Flathead struggled to run the ball or protect Johnson most of the night, surrendering a handful of sacks and totaling just 14 net rushing yards on 25 attempts. Johnson went 9 for 16 through the air for 168 yards. James Flannigan made five catches and Seth Adolph had the other four.
Counts scored his second touchdown early in the fourth quarter to round out the scoring.
The Braves hit the road next week when Samson will square off with his father, Mark Samson, and Great Falls on Friday at 7 p.m.
“Definitely not the start we wanted but there have been a lot of teams that started the season slow at 0-2 and fought back,” Samson said. “Big road trip this weekend.
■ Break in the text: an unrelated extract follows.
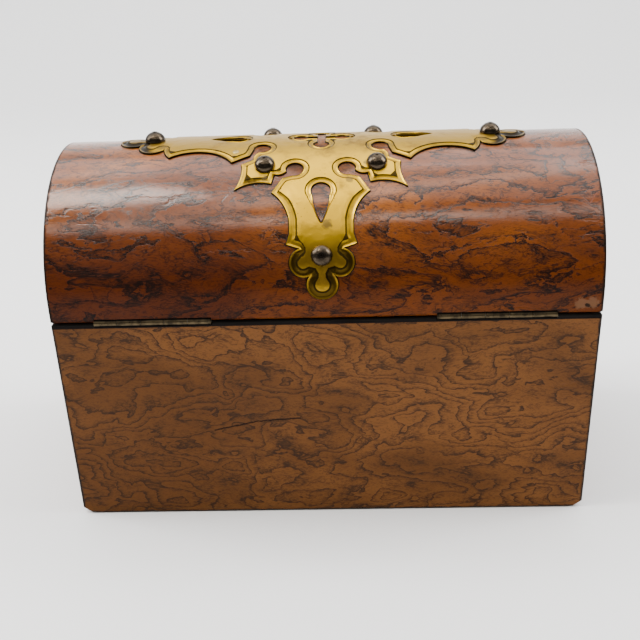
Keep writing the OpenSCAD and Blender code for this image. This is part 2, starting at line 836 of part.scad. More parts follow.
// Outline of a drop-shaped piercing along +X: round at c, pointed at the far end
function drop(c, r, point) =
    let (side = acos(r / (point - c)) + 8,
         from = [c, 0] + r * [cos(side), sin(side)], to = [c, 0] + r * [cos(side), -sin(side)])
    concat(arc([c, 0], r, side, 360 - side, 18), bow(to, [point, 0], -0.7, 5),
           bow([point, 0], from, -0.7, 5));

// Plan points [x, s] as they are seen from above the lid and from its back
function from_above(p) = [for (q = p) [q[0], dome_r * sin(q[1] / dome_r * 180 / PI)]];
function from_behind(p) = [for (q = p) [q[0], dome_r * cos(q[1] / dome_r * 180 / PI)]];

// Four keyhole-shaped piercings that meet in the middle of the mount
module four_lobes() {
    for (a = [0, 90, 180, 270]) rotate(a) {
        translate([9.2, 0]) circle(3.7);
        translate([-1, -2]) square([10.2, 4]);
    }
}
module mount_from_above() {
    difference() {
        for (mx = [0, 1], my = [0, 1])
            mirror([mx, 0]) mirror([0, my]) polygon(from_above(quarter()));
        four_lobes();
        for (s = [0, 180]) rotate(s) {
            polygon(drop(37.5, 3.9, 50));
            polygon(from_above(swap(drop(40.2, 4.4, 55))));
        }
    }
}
// The lower part of a strap, seen from behind the box
module strap_from_behind() {
    for (mx = [0, 1])
        mirror([mx, 0]) polygon(from_behind(concat(half_strap(), [[0, strap_cusp[0]]])));
}
mount_pin_x = 37.5;
mount_pin_s = 15.5;

// The mount is a shell over the lid, sawn to the plan from above and, for the ends of
// the straps, from the front and the back
module mount_shell(a0, a1) {
    barrel(a0, a1) translate([dome_r + skin, -box_w / 2]) square([mount_t - skin, box_w]);
}
module strap_mount() {
    a = strap_turn;
    color(aged_brass) difference() {
        union() {
            intersection() {
                mount_shell(-a, a);
                translate([0, 0, spring_z]) linear_extrude(height = box_d) mount_from_above();
            }
            for (turn = [0, 1]) mirror([0, turn, 0])
                intersection() {
                    mount_shell(a - strap_lap, 90);
                    translate([0, box_d, spring_z]) rotate([90, 0, 0])
                        linear_extrude(height = box_d) strap_from_behind();
                }
        }
        shank_holes(0.25);
    }
}

// Domed studs whose shanks go through the mount and into the lid
module stud() {
    lift = mount_t + 0.05;
    ball = (stud_r * stud_r + stud_h * stud_h) / (2 * stud_h);
    translate([0, 0, lift]) rotate_extrude() intersection() {
        translate([0, stud_h - ball]) circle(ball);
        square([stud_r, stud_h]);
    }
    translate([0, 0, -stud_depth]) cylinder(h = stud_depth + lift + 0.01, r = stud_shank_r);
}
module at_studs() {
    for (s = [-1, 1]) {
        on_lid(0, s * strap_stud_s) children();
        on_lid(s * arm_stud_x, 0) children();
        for (sx = [-1, 1]) on_lid(sx * leaf_stud_x, s * leaf_stud_s) children();
    }
}
module shank_holes(g) {
    at_studs() translate([0, 0, -stud_depth - g]) cylinder(h = stud_depth + 2 * e, r = stud_shank_r + g);
    on_lid(mount_pin_x, mount_pin_s) translate([0, 0, -5 - g]) cylinder(h = 5 + 2 * e, r = 0.7 + g);
}
module strap_studs() {
    color(bronze) for (s = [-1, 1]) on_lid(0, s * strap_stud_s) stud();
}
module leaf_studs() {
    color(bronze)
        for (sx = [-1, 1], sy = [-1, 1]) on_lid(sx * leaf_stud_x, sy * leaf_stud_s) stud();
}
module arm_studs() {
    color(bronze) for (s = [-1, 1]) on_lid(s * arm_stud_x, 0) stud();
}
module mount_pin() {
    color(aged_brass) on_lid(mount_pin_x, mount_pin_s) {
        translate([0, 0, mount_t + 0.03]) cylinder(h = 0.3, r1 = mount_pin_r, r2 = mount_pin_r - 0.3);
        translate([0, 0, -5]) cylinder(h = 5 + mount_t + 0.04, r = 0.7);
    }
}

base_front();
base_back();
base_left();
base_right();
base_bottom();
base_baize();
veneer_front();
veneer_back();
veneer_left();
veneer_right();
rim_facing();
lining_front();
lining_back();
lining_left();
lining_right();
floor_paper();
divider_front();
divider_middle();
divider_rear();
keyhole_plate();
keyhole_plate_pins();
lock_case();
lock_cap();
lock_selvage();
lock_bolt();
lock_spring();
lock_drill_pin();
lock_screws();
hinge_left_base_leaf();
hinge_left_lid_leaf();
hinge_left_pin();
hinge_right_base_leaf();
hinge_right_lid_leaf();
hinge_right_pin();
hinge_base_screws();
hinge_lid_screws();
lid_front_rail();
lid_back_rail();
lid_staves();
lid_left_end();
lid_right_end();
lid_dome_veneer();
lid_left_veneer();
lid_right_veneer();
lid_paper();
link_plate();
link_screws();
strap_mount();
strap_studs();
leaf_studs();
arm_studs();
mount_pin();
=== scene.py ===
# %% [markdown]
# # A burr-veneered letter box with a pierced brass mount
# The carcase, hinges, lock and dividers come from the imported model. This lesson gives
# them their finishes, and builds in mesh code what a plain solid can't show: the
# channelled edges of the brass mount, the domed studs and the keyhole plate.

# %% Load the frame and note its size
import math
from functools import partial
import bpy
import bmesh
import numpy as np
from mathutils import Matrix, Vector
from mathutils.geometry import delaunay_2d_cdt


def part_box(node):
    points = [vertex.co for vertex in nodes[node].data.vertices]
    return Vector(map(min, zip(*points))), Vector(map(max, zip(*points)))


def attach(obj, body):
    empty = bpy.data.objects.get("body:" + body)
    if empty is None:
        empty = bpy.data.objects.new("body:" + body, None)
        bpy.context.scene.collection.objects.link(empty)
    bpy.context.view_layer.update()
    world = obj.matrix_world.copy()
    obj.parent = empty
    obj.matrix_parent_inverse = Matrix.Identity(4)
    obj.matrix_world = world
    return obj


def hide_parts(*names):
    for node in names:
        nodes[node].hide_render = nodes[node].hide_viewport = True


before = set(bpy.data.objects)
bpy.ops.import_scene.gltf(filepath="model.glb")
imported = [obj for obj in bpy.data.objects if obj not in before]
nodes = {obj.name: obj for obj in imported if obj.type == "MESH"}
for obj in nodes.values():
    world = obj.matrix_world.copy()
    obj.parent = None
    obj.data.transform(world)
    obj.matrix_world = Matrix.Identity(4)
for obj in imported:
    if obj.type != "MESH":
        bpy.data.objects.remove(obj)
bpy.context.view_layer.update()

# %% [markdown]
# ## Sizes that the finishes share
# The veneer's figure, the mount and the studs all follow the lid's half round. Its
# radius and axis are read from the model, so nothing is typed twice. The sizes below
# are in millimetres, and MM turns them into metres.

# %% Lid radius, axis and half width
MM = 0.001
lid_lo, lid_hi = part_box("lid_dome_veneer")
LID_R = (lid_hi[1] - lid_lo[1]) / 2 / MM
SPRING_Z = (lid_hi[2] / MM) - LID_R
HALF_W = lid_hi[0] / MM
print("lid radius", LID_R, "axis height", SPRING_Z, "half width", HALF_W)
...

We’ve got to come back to work and just pick our heads up.”
Helena 20 21 6 0 — 47
Flathead 0 7 0 7 — 14
First quarter
HEL — Kyle Tabbert 41 run (Max Morris kick), 10:13
HEL — Ryan Arnston 11 run (kick failed), 5:19
HEL — Arnston 7 run (Morris kick), 1:40
Second quarter
FLT — Blake Counts 1 run (Cody Cusker), 11:51
HEL — Arnston 16 pass from Kaleb Winterburn (Morris kick), 9:01
HEL — Arnston 14 run (Morris kick), 4:25
HEL — Arnston 5 run (Morris kick), 0:28
Third quarter
HEL — Arnston 1 run (kick failed), 5:26
Fourth quarter
FLT — Counts 5 run (Cusker kick), 11:05
HEL FLT
First downs 19 7
Rushes-yards 45-254 25-14
Passing yards 169 168
Comp-Att-Int 14-19-0 9-16-1
Total offense 423 182
Fumbles-lost 1-0 0-0
Punts-avg 4-41 8-33
Penalties-yards 5-39 5-45
INDIVIDUAL STATISTICS
RUSHING — HEL: Ryan Arnston 21-152, Kyle Tabbert 18-97, Max Morris 1-3, Kaleb Winterburn 4-1, Joey Hoover 1-1. FLT: Eric Reyna 3-22, Seth Adolph 4-17, Blake Counts 6-15, Bobby Lowry 2-8, Jonathan Baker 2-7, Trae Vasquez 1-minus 3, Bridger Johnson 7-minus 52.
PASSING — HEL: Kaleb Winterburn 13-14-0-156, Gabe Walsh 1-4-0-13. FLT: Bridger Johnson 9-16-1-168.
RECEIVING — HEL: Derrick Olsen 4-80, Ryan Arnston 3-47, Taylor England 2-19, Max Morris 3-14, Zach Huth 2-9. FLT: James Flannigan 5-118, Seth Adolph 4-50.